«Il dono d’amore più grande che puoi fare al tuo primo figlio è non averne un altro», «Abbiamo scelto una vita childfree», «Grazie per aver ridotto la tua impronta di carbonio», «La congestione del traffico inizia al concepimento». Sono questi solo alcuni degli slogan lanciati nell’ambito della campagna One Planet, One Child dalla società no profit World Population Balance con dei cartelli pubblicitari affissi nella città di Vancouver, in Canada, in quanto – a loro dire – luogo dove la sovrappopolazione raggiunge l’apice.
Cartelli che hanno suscitato molto clamore mediatico, tanto che ne è arrivata la eco anche da noi. Ed è così che la stessa città di Vancouver ha diramato un comunicato con il quale, in sostanza, scaricava le responsabilità e si dissociava così dall’iniziativa e che il direttore della società in questione, David Gardner, ha dovuto dapprima scusarsi per essere entrato a gamba tesa in un affare tanto intimo come quello che riguarda il mettere al mondo un figlio («Non stiamo dettando la scelta di nessuno»), e quindi giustificarsi per aver utilizzato un bambino di colore, alimentando così una narrativa razzista rispetto al fatto che le persone di colore dovrebbero fare un figlio solo. Dichiarazioni, queste, che ad ogni modo non spostano di una virgola le sue convinzioni, per cui la diminuzione delle nascite sarebbe un evento da festeggiare e le persone con solo un figlio, o magari anche senza figli, meriterebbe un ringraziamento pubblico.
Proviamo però ad ampliare la riflessione: quella di Gardner è una voce solitaria, fuori dal coro? Assolutamente no; non nella sostanza, almeno. Perché se è vero che altri promotori del neomaltusianesimo, spesso mascherati dietro le vesti di ambientalisti convinti e dallo sguardo lungimirante, sono forse più accorti di lui e della sua società nell’esprimersi, è altresì vero che il concetto non cambia. Un esempio, tra i tanti? La dichiarazione del principe Harry nell’agosto dello scorso anno, a poche settimane dalla nascita del suo primogenito, rispetto alla sua scelta di avere al massimo due figli… per non gravare sull’ambiente!
Ma, soprattutto, non va ignorato il fatto che la spinta antinatalista spesso passa subdolamente, in maniera indiretta. Soprattutto nei paesi Occidentali, con un’onda che ha via via acquisito sempre più vigore, cresciamo bambini saturi di beni materiali, ma relazionalmente sempre più soli e la cui educazione non poggia i fondamenti su valori solidi, bensì si piega alle correnti e ai “sentimenti”.

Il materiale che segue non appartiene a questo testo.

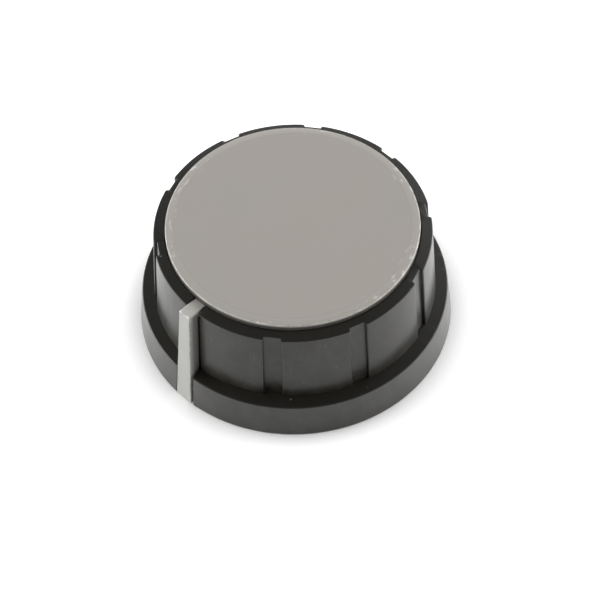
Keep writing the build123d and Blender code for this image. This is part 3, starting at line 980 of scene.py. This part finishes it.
world = bpy.data.worlds.new("tent")
bpy.context.scene.world = world
world.use_nodes = True
paint = Paint(world.node_tree)
across, deep, up = split(paint, paint.node("ShaderNodeTexCoord", output="Generated"))
facing = across * toward_camera.x + deep * toward_camera.y
camera_side = facing.rise(0.1, 0.8)
back_side = facing.rise(-0.35, -0.85)
low_band = (up + camera_side * FRONT_DIP + back_side * BACK_DIP).rise(0.42, 0.18)


def patch(azimuth, elevation, outer, inner, strength):
    """A soft round patch of the tent; azimuth 0 is the pointer's side, and 90 degrees is +X."""
    turn, tilt = math.radians(azimuth), math.radians(elevation)
    aim = Vector((math.sin(turn) * math.cos(tilt), -math.cos(turn) * math.cos(tilt), math.sin(tilt)))
    nearness = across * aim.x + deep * aim.y + up * aim.z
    return nearness.rise(math.cos(math.radians(outer)), math.cos(math.radians(inner))) * strength


tent = CEILING + CEILING_BEHIND * (1 - camera_side) + low_band * BAND_STRENGTH
for soft in PATCHES:
    tent = tent + patch(**soft)
background = paint.node("ShaderNodeBackground", values={"Color": PURE_WHITE, "Strength": tent})
paint.node("ShaderNodeOutputWorld", values={"Surface": background})
print("tent:", len(world.node_tree.nodes), "nodes,", len(PATCHES), "patches")

# %% [markdown]
# ## The camera
#
# A long lens looks down at a bit over fifty degrees, from between the pointer and the knob's right
# side. It is rolled by two degrees and aims slightly past the centre of the base. Euler angles
# would hide all that in three numbers, so the camera's axes are worked out and put in its matrix.

# %% Place the camera
ELEVATION = math.radians(52.45)
ROLL = math.radians(-2.08)
DISTANCE = 457.3 * MM
AIM_RIGHT = 0.716 * MM
AIM_UP = 1.229 * MM
LENS = 169.9
SENSOR = 36.0

right = Vector((math.cos(VIEW_AZIMUTH), math.sin(VIEW_AZIMUTH), 0))
back = toward_camera * math.cos(ELEVATION) + Vector((0, 0, math.sin(ELEVATION)))
upward = back.cross(right)
camera_data = bpy.data.cameras.new("camera")
camera_data.lens = LENS
camera_data.sensor_width = SENSOR
camera = bpy.data.objects.new("camera", camera_data)
level = Matrix((right, upward, back)).transposed().to_4x4()
camera.matrix_world = (
    Matrix.Translation(back * DISTANCE + right * AIM_RIGHT + upward * AIM_UP) @ level
    @ Matrix.Rotation(ROLL, 4, "Z"))
bpy.context.collection.objects.link(camera)
bpy.context.scene.camera = camera
bpy.context.scene.view_settings.view_transform = "Standard"
print("camera at", [round(value, 4) for value in camera.location])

Abbiamo un’orda di giovani che sperperano gli anni più prolifici della vita tra una lezione universitaria di scarso livello, un aperitivo con gli amici e tirocini a profitto zero, per arrivare a trent’anni con poco, o nulla, in mano: passa così la fase di vita in cui, biologicamente parlando, si è più fertili e si resiste meglio alla privazione di sonno (che serve per la cura di un neonato). Se poi, finalmente, si sceglie di “mettere su famiglia”, ecco che arrivano le tentazioni della modernità liquida: dalla convivenza, ai divorzi brevi… e se poi, quasi da incoscienti, si arriva a mettere al mondo un figlio, o anche più di uno, a dispetto di un accesso all’aborto – sul piano ideologico, ma anche pratico – sempre più facile e di una cultura anticoncezionale oramai pervasiva, la bolla di egocentrismo ed edonismo in cui si è vissuti fino ad allora scoppia improvvisamente: hai voluto un figlio, adesso arrangiati. La maternità e la paternità non sono più concepiti come un valore, bensì come una scelta prettamente personale che nulla aggiunge alla società nel suo complesso. Se poi di figli se ne fanno anche due, tre, o più, gli sguardi che ci si vede puntare addosso “dal mondo” – con rare, rarissime eccezioni – contemplano sfumature di giudizio critico, di sadica commiserazione, ma anche di ironico sarcasmo. E se, infine, questi figli si decide anche di educarli in maniera non allineata al pensiero dominante… apriti o cielo!
In questo contesto culturale, dunque, è evidente che attaccare in maniera diretta la natalità come ha fatto la World Population Balance altro non è che la ciliegina sulla torta di un processo molto più ampio. E, in tale ottica, appare evidente che dibattito va spostato dalla sterile diatriba che fa il gioco dei sedicenti ambientalisti moderni a un piano qualitativamente superiore, che torni a contemplare l’essere umano sì come corpo, ma non disgiunto dall’anima: infatti, una vita umana concepita nel grembo materno non solo apre alla vita qui ed ora, ma spalanca orizzonti di eternità.